- _What is asked_
Give all of the lines again, with nothing added or dropped.

Rows from an object dataset
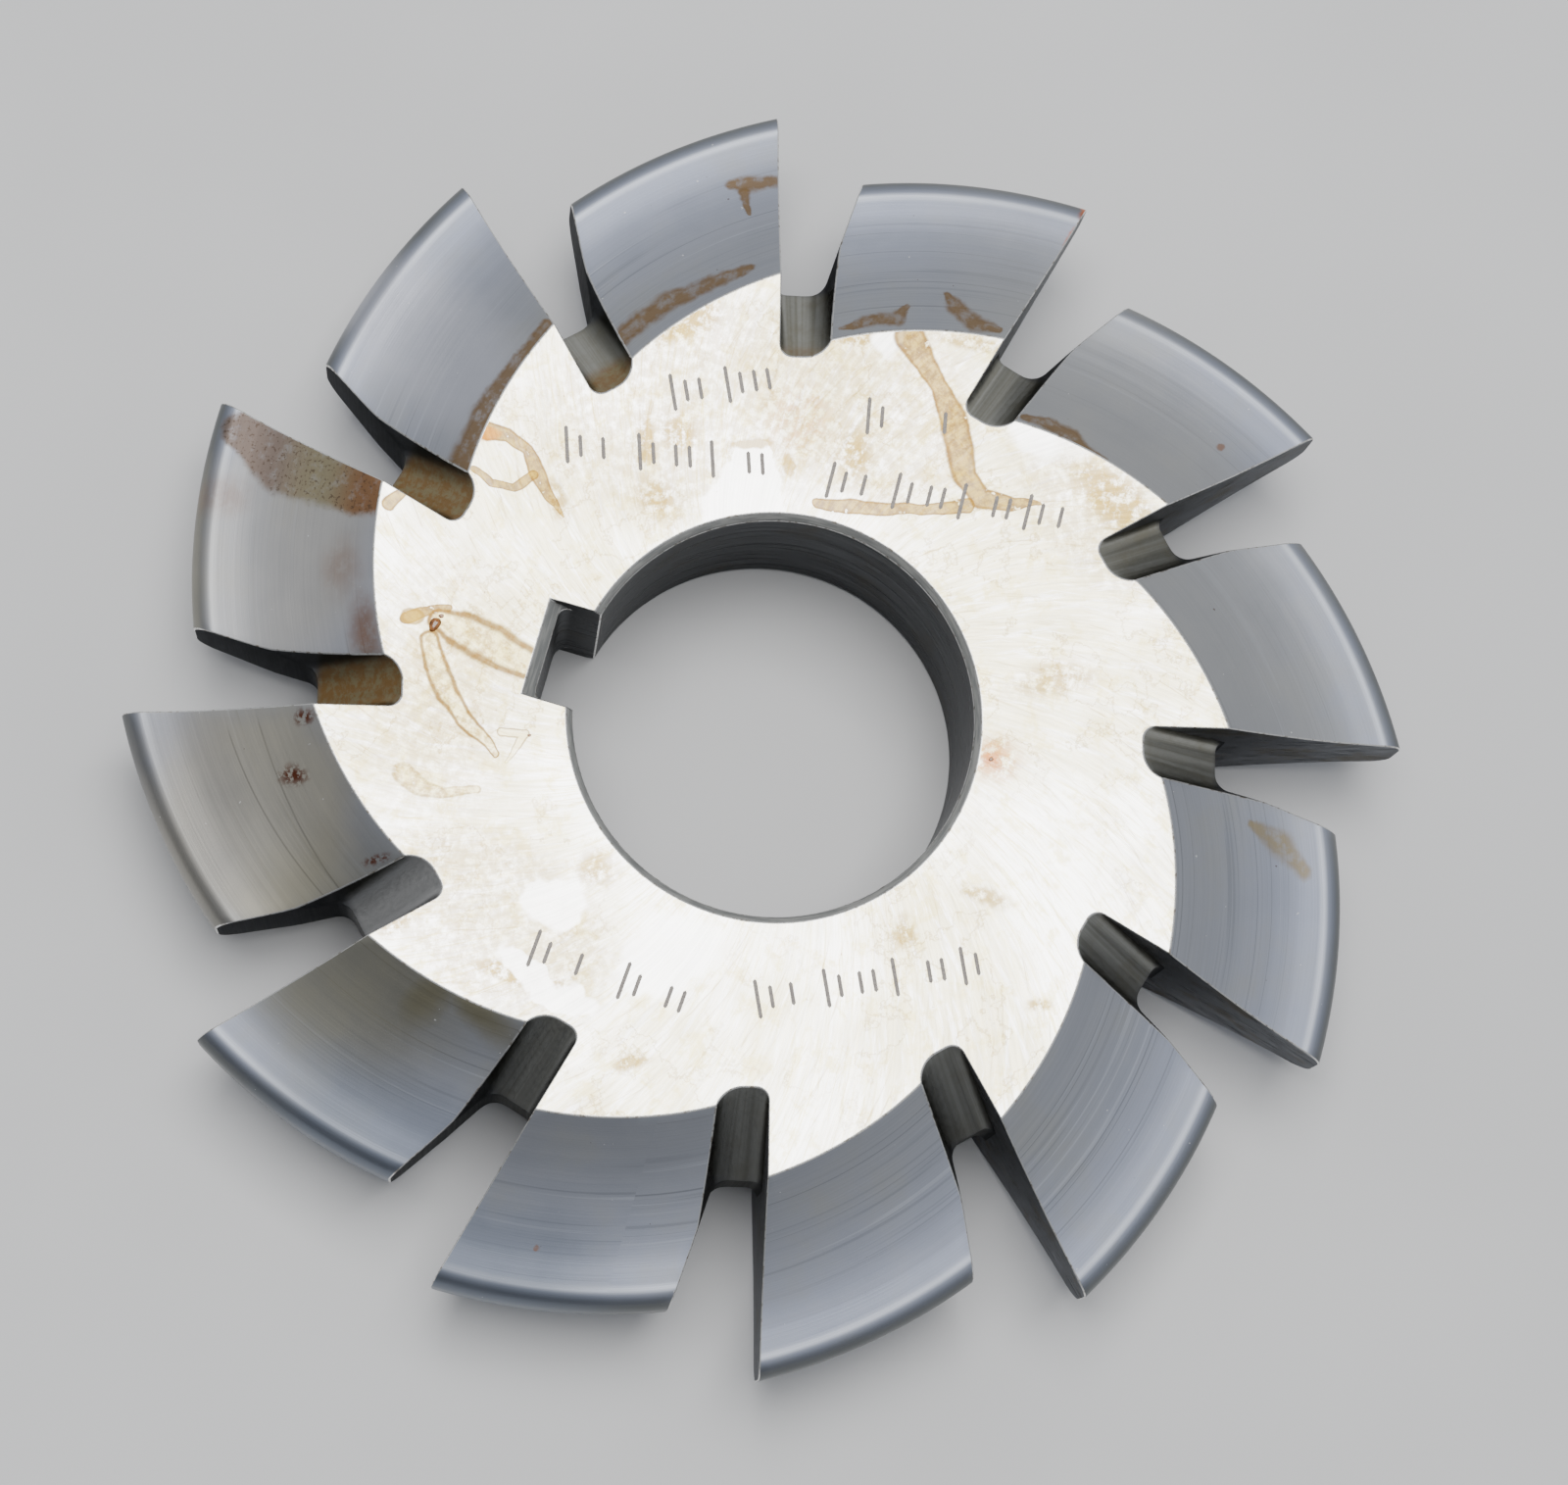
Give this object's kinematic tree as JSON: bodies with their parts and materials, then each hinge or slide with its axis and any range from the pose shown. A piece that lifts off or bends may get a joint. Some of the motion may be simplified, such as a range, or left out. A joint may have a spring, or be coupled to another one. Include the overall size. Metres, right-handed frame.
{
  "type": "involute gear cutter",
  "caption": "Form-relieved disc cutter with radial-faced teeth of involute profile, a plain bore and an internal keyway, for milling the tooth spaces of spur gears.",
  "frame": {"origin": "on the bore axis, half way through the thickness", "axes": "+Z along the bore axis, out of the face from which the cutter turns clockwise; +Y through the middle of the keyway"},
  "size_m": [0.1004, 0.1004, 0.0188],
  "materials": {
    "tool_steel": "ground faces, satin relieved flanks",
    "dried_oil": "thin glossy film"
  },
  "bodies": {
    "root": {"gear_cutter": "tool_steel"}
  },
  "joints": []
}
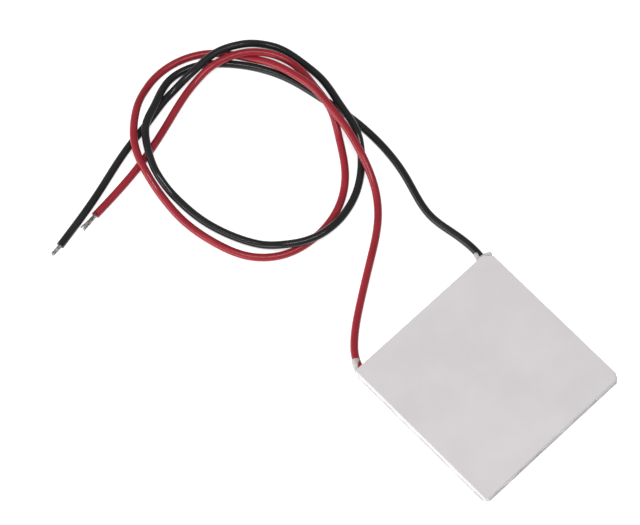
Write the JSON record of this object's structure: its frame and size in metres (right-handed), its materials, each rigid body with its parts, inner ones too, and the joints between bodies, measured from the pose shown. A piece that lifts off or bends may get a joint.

- _Exercise answer_
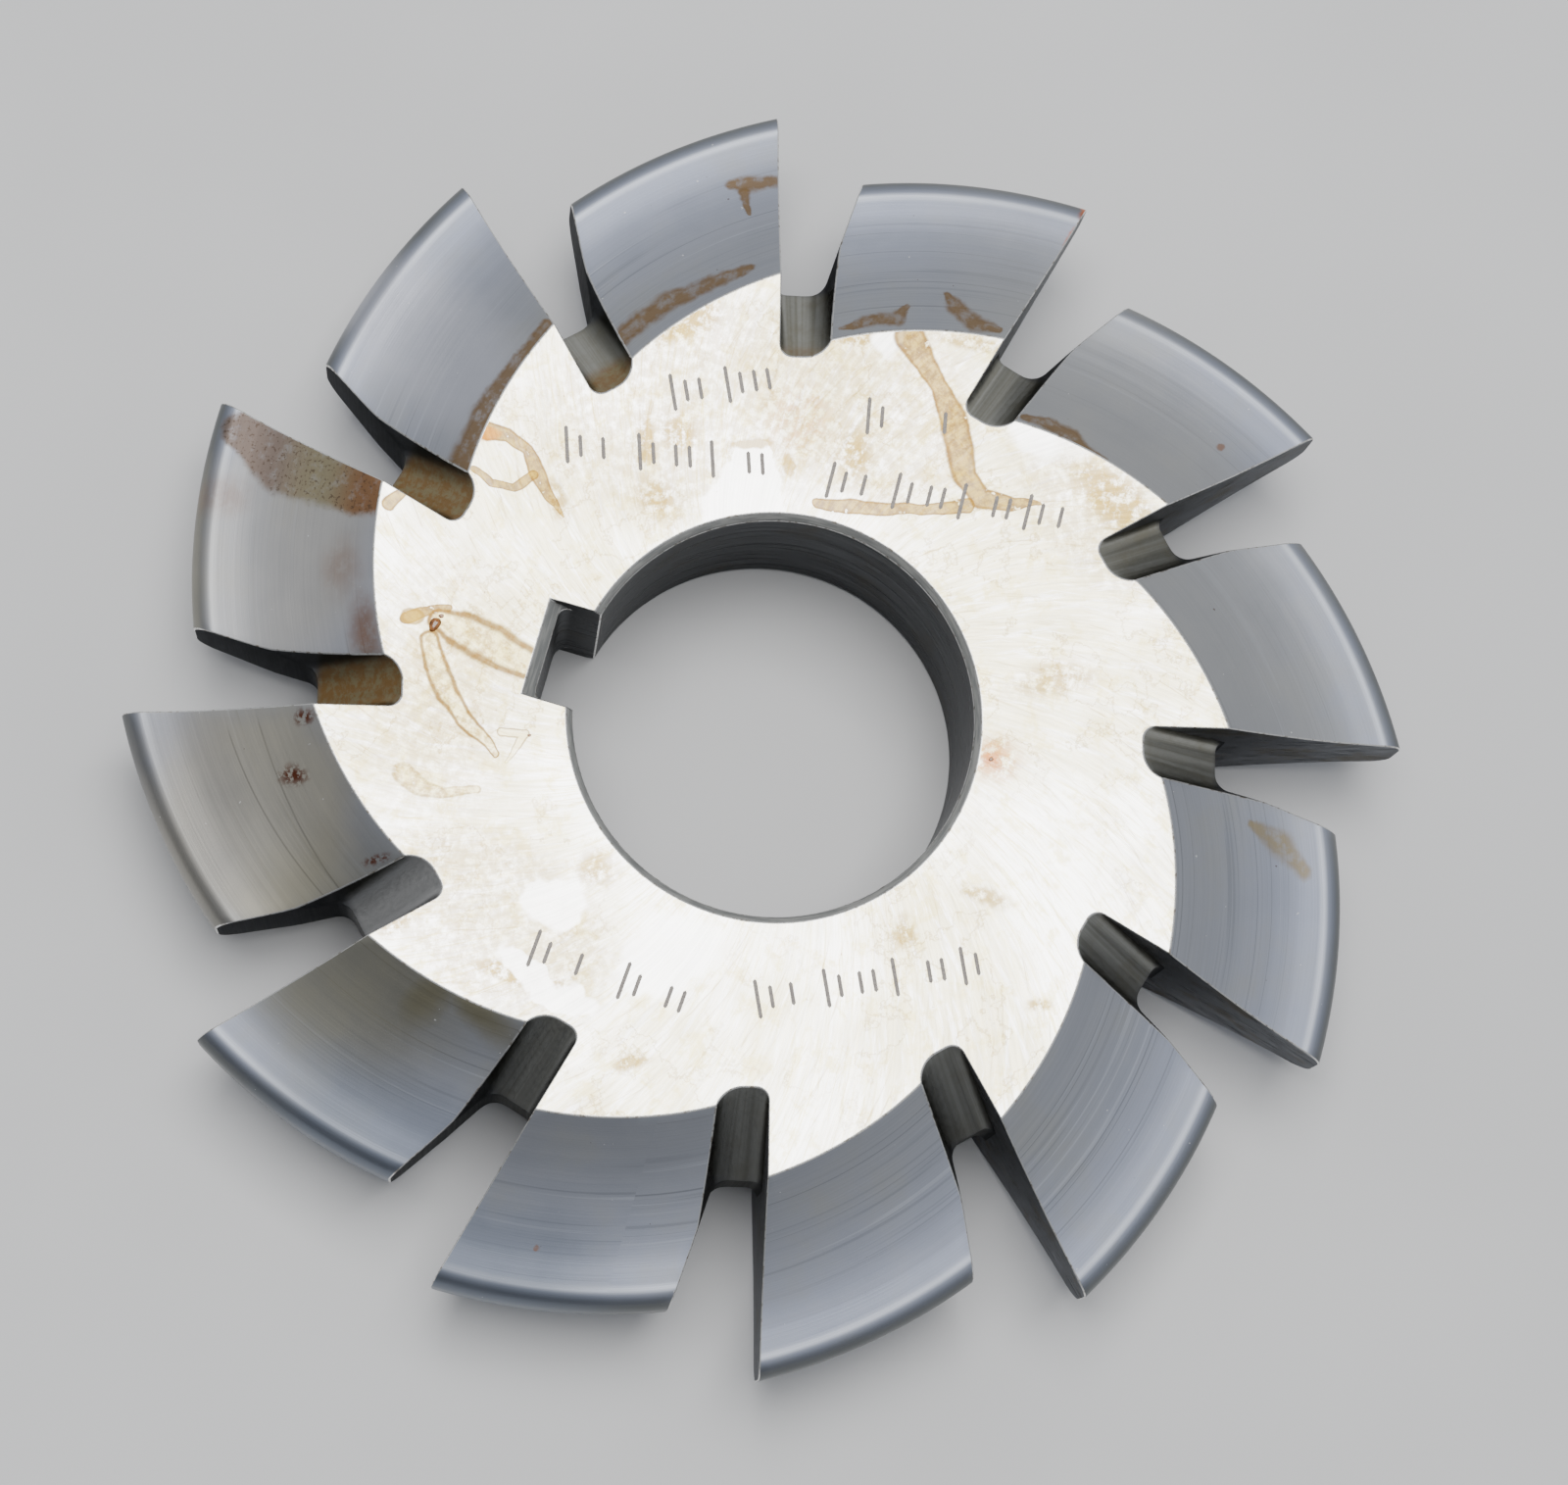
Give this object's kinematic tree as JSON: bodies with their parts and materials, then each hinge or slide with its axis and any range from the pose shown. A piece that lifts off or bends may get a joint. Some of the motion may be simplified, such as a range, or left out. A joint may have a spring, or be coupled to another one. Include the overall size. Metres, right-handed frame.
{
  "type": "involute gear cutter",
  "caption": "Form-relieved disc cutter with radial-faced teeth of involute profile, a plain bore and an internal keyway, for milling the tooth spaces of spur gears.",
  "frame": {"origin": "on the bore axis, half way through the thickness", "axes": "+Z along the bore axis, out of the face from which the cutter turns clockwise; +Y through the middle of the keyway"},
  "size_m": [0.1004, 0.1004, 0.0188],
  "materials": {
    "tool_steel": "ground faces, satin relieved flanks",
    "dried_oil": "thin glossy film"
  },
  "bodies": {
    "root": {"gear_cutter": "tool_steel"}
  },
  "joints": []
}
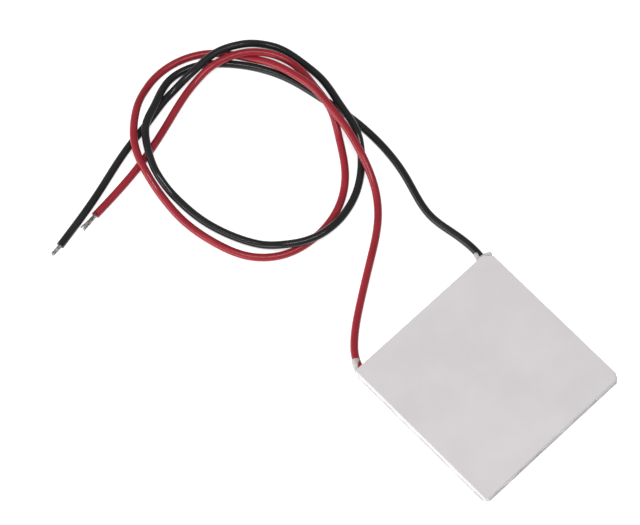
Write the JSON record of this object's structure: its frame and size in metres (right-handed), its materials, each rigid body with its parts, inner ones too, and the joints between bodies, measured from the pose shown. A piece that lifts off or bends may get a joint.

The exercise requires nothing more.